Figure 147. The computed force versus displacement unloads, when the load is applied via concentrated nodal point forces (ERODE = 1.05).

Approximately 11 mm (0.43 inches) to 12 mm (0.5 inches) of parapet displacement are computed at the center of the loading region when the applied load is 156 kN (35.1 kips), in good agreement with the measured displacement previously shown in Figure 134. However, once the applied force begins to drop at 50 msec, the barrier displacement begins to decrease, which is not realistic. The drawback of this calculation is that the force history is applied and its magnitude is assumed equal to that measured (the timing of the application is not available).

Summary for Safety-Shaped Barrier Calculations

The application of the load in the static test of the safety-shaped barrier proved critical to accurate modeling of the damage mode. The simplest calculation conducted using concentrated nodal forces applied directly to the parapet provides good correlations with the measured damage mode and with the force versus displacement history to peak strength. However, the drawback of this calculation is that the applied force history is assumed, not predicted.

The best correlations are obtained when the timber plate is free to adjust orientation in order to maintain good contact between the timber and concrete. This situation was accomplished by representing the load application face of the hydraulic ram as a single rigid element, with flexibility between this element and the timber/spreader plate. If the timber is restrained from adjusting orientation, then a gap forms between the timber and concrete, which produces undesirable damage concentrations in the concrete. The main difference between this calculation and the measured results is that the computed force attained agrees with the pretest estimated value of 185 kN (41.6 kips), but is higher than the measured value of 156 kN (35.1 kips).
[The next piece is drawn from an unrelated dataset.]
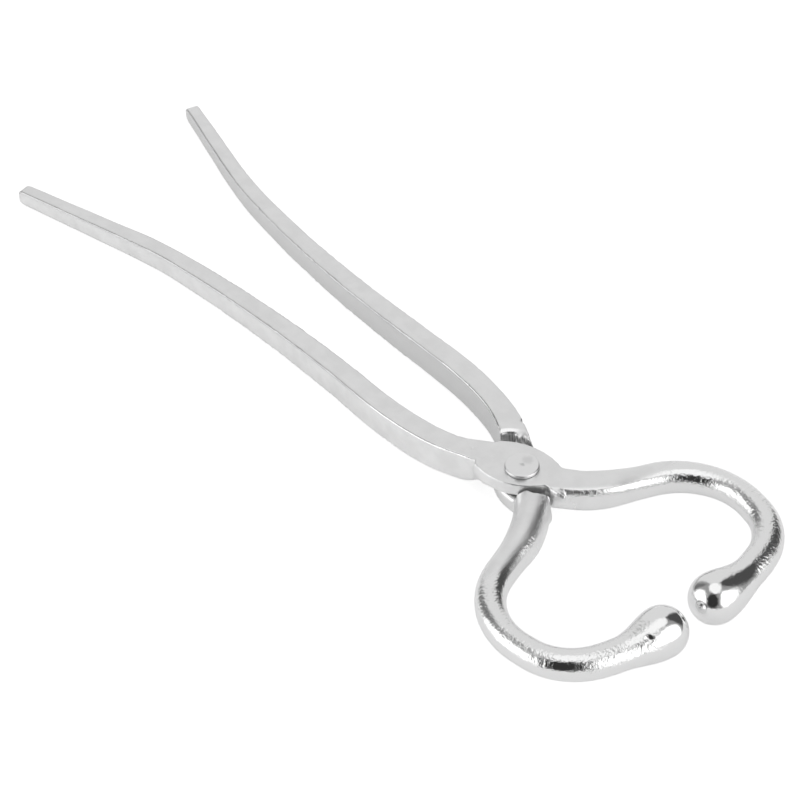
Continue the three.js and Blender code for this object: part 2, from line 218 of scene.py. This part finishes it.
def soften(mesh, corners):
    """Relaxes the corners that forging left soft, and leaves the ground flats as they are."""
    for centre, start, end, rounds in corners:
        points = points_of(mesh)
        below_face = smoothstep(0.2 * MM, 1.2 * MM, GROUND_TOP - points[:, 2])
        distance = np.linalg.norm(points - np.array(centre), axis=1)
        relax(mesh, below_face * (1 - smoothstep(start, end, distance)), rounds)


def lever_zones(points, normals, polish_start):
    """How much each point belongs to each zone of the lever, from 0 to 1."""
    x, y = points[:, 0], points[:, 1]
    from_pivot = np.maximum(np.hypot(x, y), MM)
    upright = np.abs(normals[:, 2])
    inward = -(normals[:, 0] * x + normals[:, 1] * y) / from_pivot
    flat = smoothstep(0.8, 0.97, upright) * (1 - smoothstep(FLAT_END - 4 * MM, FLAT_END, x))
    polished = smoothstep(polish_start, POLISH_END, x) * (1 - flat)
    in_joint = 1 - smoothstep(JOINT_RADIUS - 2 * MM, JOINT_RADIUS, from_pivot)
    on_handle = 1 - smoothstep(-16 * MM, -13 * MM, x)
    ridge = on_handle * smoothstep(0.08, 0.3, upright) * (1 - smoothstep(0.9, 0.98, upright))
    mid_handle = smoothstep(-160 * MM, -130 * MM, x) * (1 - smoothstep(-75 * MM, -55 * MM, x))
    near_root = smoothstep(9 * MM, 12 * MM, x) * (1 - smoothstep(26 * MM, 32 * MM, x))
    return {
        "flat": flat,
        "polished": polished,
        # Inward walls in the joint: milled, and coloured dark as painted shade where the levers lap over
        # each other
        "milled_and_shaded": in_joint * smoothstep(0.35, 0.6, inward) * (1 - smoothstep(0.5, 0.8, upright)),
        "ball": smoothstep(60 * MM, 70 * MM, x) * (1 - smoothstep(13 * MM, 19 * MM, np.abs(y))),
        "ridge": ridge,
        "hammered": ridge * mid_handle,
        "bright_ridge": ridge * smoothstep(-60 * MM, -50 * MM, x),
        "dark_ridge": ridge * (1 - smoothstep(-70 * MM, -50 * MM, x)),
        "handle_side": (1 - flat) * (1 - polished) * (1 - in_joint),
        # Painted shade: the handle sides that face the other lever, where shade falls between the handles
        "painted_shade_between_handles": on_handle * smoothstep(0.4, 0.8, -normals[:, 1] * np.sign(y)),
        "jaw_root": (1 - flat) * near_root,
    }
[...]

All safety-shaped barrier calculations conducted focused on applying the load correctly, setting the proper contact surface conditions at the joint between the parapet and deck, and in turning off rate effects to better simulate quasi-static behavior. No parametric studies were conducted related to the concrete model or its properties. All calculations used default properties for the concrete except for setting Gfs = ½Gft. This reduced shear modulus was used because the Texas T4 bridge rail simulations indicate that a reduced shear modulus may be appropriate. Ultimately, a reasonable damage mode was predicted using these reduced properties and appropriate load and boundary conditions.

This series of calculations demonstrates that well-defined load and boundary conditions are essential when analyzing tests for material model evaluation. Otherwise, a good portion of the effort may be spent refining the load and boundary conditions, rather than evaluating the material model. However, tests such as the safety-shaped barrier just analyzed often are conducted for purposes other than material model evaluation. Financial and time constraints require that published and available test data are used. The analyst must be prepared to critically review all aspects of the geometric and material models being used in the simulation and not just inspect the particular material model under evaluation.